HACKER Q&A
📣 RivieraKid

What's wrong with asking for a TL;DR?


Whenever I ask for a TL;DR when there's a long article on HN, I'm downvoted. Why?

I think there is a legitimate value in short summaries of long articles. Often you can extract 90% of the value with just 10% of the time (and more importantly 10% of the energy). I'm mainly reading articles on HN to extract value, not because I enjoy the experience of reading.

Also, a summary can indicate whether it's worth it to read the full article. When it's unclear from the title what some heavily upvoted article is about, should you spend the time to find out and risk wasting some of your limited time and mental energy?


  👤 ksaj Accepted Answer ✓
I suspect it comes across like "My time is too valuable to spend reading this article.

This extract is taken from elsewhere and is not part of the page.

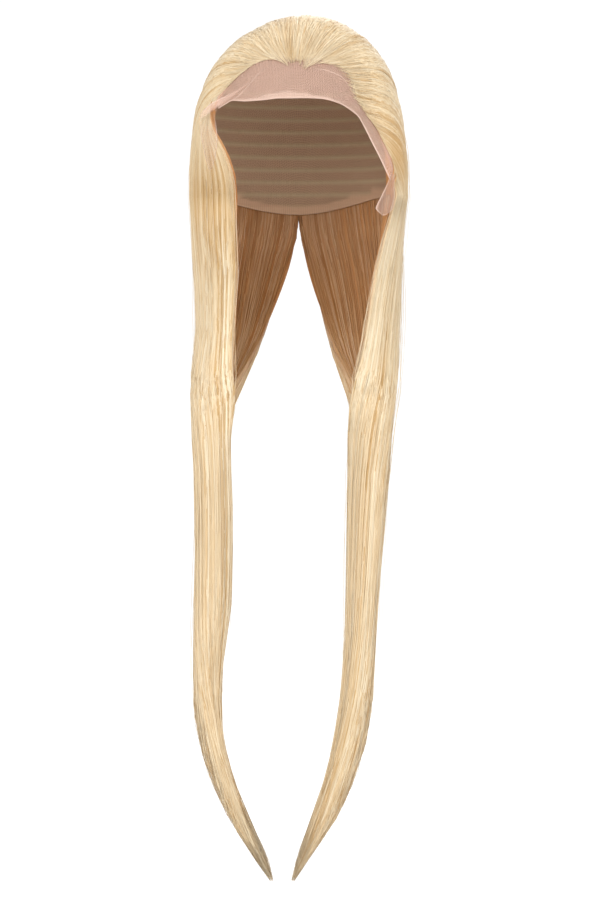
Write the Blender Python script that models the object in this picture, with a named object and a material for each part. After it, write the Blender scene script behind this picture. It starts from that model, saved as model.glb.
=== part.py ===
"""A long straight lace front wig: cap, lace, ear tabs and hair in locks.

Metres, +Z up. The face opening is towards -Y and the viewer's right is +X.
The origin is the inside of the cap at the crown, where a head would touch it.
"""

import math

import bmesh
import bpy

# Cap: an ellipsoid above its widest level and an upright wall below it.
CAP_HALF_WIDTH = 0.084
CAP_HALF_DEPTH = 0.098
CAP_HEIGHT = 0.095
CAP_WALL = 0.0135
HAIR_SEAT = 0.0200
RING_POLAR = 129.2
RING_GAP = 0.0004

# Hair: columns for each side, rows over the crown and locks for each side.
SIDE_COLUMNS = 28
CROWN_ROWS = 14
LOCKS = 7
SPLIT_SHARE = 0.46
PIECE_GAP = 0.0005
ROOT_THICKNESS = 0.013
CREST = 0.0030
CROWN_SHIFT = 0.006

# Lace: sheet thickness and the step by which it clears the hair.
LACE_THICKNESS = 0.001
LACE_CLEARANCE = 0.0028

# Fullness of the hair over the cap, as a factor on the cap's size, by polar
# angle from the crown: to the side, to the front and to the back.
FULLNESS = [
    {"polar": 0, "side": 1.140, "front": 1.140, "back": 1.140},
    {"polar": 25, "side": 1.148, "front": 1.138, "back": 1.142},
    {"polar": 40, "side": 1.168, "front": 1.132, "back": 1.146},
    {"polar": 55, "side": 1.182, "front": 1.120, "back": 1.150},
    {"polar": 70, "side": 1.180, "front": 1.105, "back": 1.152},
    {"polar": 82, "side": 1.190, "front": 1.095, "back": 1.154},
    {"polar": 97, "side": 1.222, "front": 1.080, "back": 1.155},
    {"polar": 115, "side": 1.246, "front": 1.068, "back": 1.154},
    {"polar": 130, "side": 1.250, "front": 1.060, "back": 1.153},
]

# Hairline, from the ear or temple (share 0) to the centre peak (share 1).
# azimuth and polar place the root on the cap, flare lifts it off the cap,
# heading is the way the hair leaves it (0 straight back, 90 sideways), and
# ring is the azimuth where that hair passes ear level.
HAIRLINE = {
    "right": [
        {"share": 0.00, "azimuth": 70.0, "polar": 116.5, "flare": 0.150, "heading": 112, "ring": 62},
        {"share": 0.08, "azimuth": 69.0, "polar": 107.0, "flare": 0.100, "heading": 84, "ring": 69},
        {"share": 0.17, "azimuth": 62.3, "polar": 94.0, "flare": 0.012, "heading": 64, "ring": 77},
        {"share": 0.26, "azimuth": 50.6, "polar": 85.0, "flare": 0.0, "heading": 58, "ring": 86},
        {"share": 0.36, "azimuth": 41.5, "polar": 72.5, "flare": 0.0, "heading": 64, "ring": 97},
        {"share": 0.46, "azimuth": 40.4, "polar": 60.5, "flare": 0.0, "heading": 62, "ring": 109},
        {"share": 0.58, "azimuth": 32.7, "polar": 53.3, "flare": 0.0, "heading": 56, "ring": 124},
        {"share": 0.72, "azimuth": 20.4, "polar": 49.2, "flare": 0.0, "heading": 40, "ring": 143},
        {"share": 0.86, "azimuth": 8.5, "polar": 47.6, "flare": 0.0, "heading": 20, "ring": 162},
        {"share": 1.00, "azimuth": -2.5, "polar": 48.6, "flare": 0.0, "heading": 0, "ring": 180},
    ],
    "left": [
        {"share": 0.00, "azimuth": 64.5, "polar": 75.5, "flare": 0.090, "heading": 142, "ring": 35},
        {"share": 0.12, "azimuth": 61.8, "polar": 72.5, "flare": 0.055, "heading": 96, "ring": 49},
        {"share": 0.24, "azimuth": 59.0, "polar": 69.5, "flare": 0.025, "heading": 78, "ring": 65},
        {"share": 0.36, "azimuth": 54.3, "polar": 65.6, "flare": 0.008, "heading": 69, "ring": 83},
        {"share": 0.52, "azimuth": 45.4, "polar": 56.5, "flare": 0.0, "heading": 62, "ring": 107},
        {"share": 0.70, "azimuth": 31.8, "polar": 49.4, "flare": 0.0, "heading": 52, "ring": 134},
        {"share": 0.86, "azimuth": 15.0, "polar": 47.4, "flare": 0.0, "heading": 26, "ring": 159},
        {"share": 1.00, "azimuth": 2.5, "polar": 48.6, "flare": 0.0, "heading": 0, "ring": 180},
    ],
}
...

Since your time is less valuable, please read it and explain it to me."

I could be wrong. But I can see that interpretation being plausible.

I wonder how often people use OSX's Summarize capability for exactly this purpose. It does a surprisingly good job.


👤 h2odragon
"Hi I'm too busy to read this myself someone go understand it for me and summarize it tx"

Even a polite request for a TLDR suggests you want to say you read or understood something without making the effort. I might help you fake things like that but only if i really like you, and still feel a little skeezy about it cuz its wrong.

Less polite, more arrogant demands for TLDR (which is how many come across) are worse. Feels like being bullied into helping someone cheat.

By comparison, try this: "I read half of this and am totally lost? Can someone help?" The same question, but the feeling is much different with just a little implied humility.


👤 gus_massa
Each community has it's explicit and implicit rules. One of the (implicit?) rules here is no tl;dr. The idea is that the site will get a better technical discussion if everyone reads the complete article before commenting. (Strangely, another rule is that you can't write RTFA.)

Nobody is sure which are the best rules to get a nice discussion, but this are the rules here. Other communities like tl;dr.

There are some exceptions, like very very long articles or very very technical articles. Also, sometimes the tl;dr are ignored, nobody is so angry to downvote a tl;dr until it has -100 points. So assume that if you write or ask for a tl;dr, there is a high chance that it will be downvoted.


👤 jimmyvalmer
Nothing wrong, and my tldr's are frequently upvoted.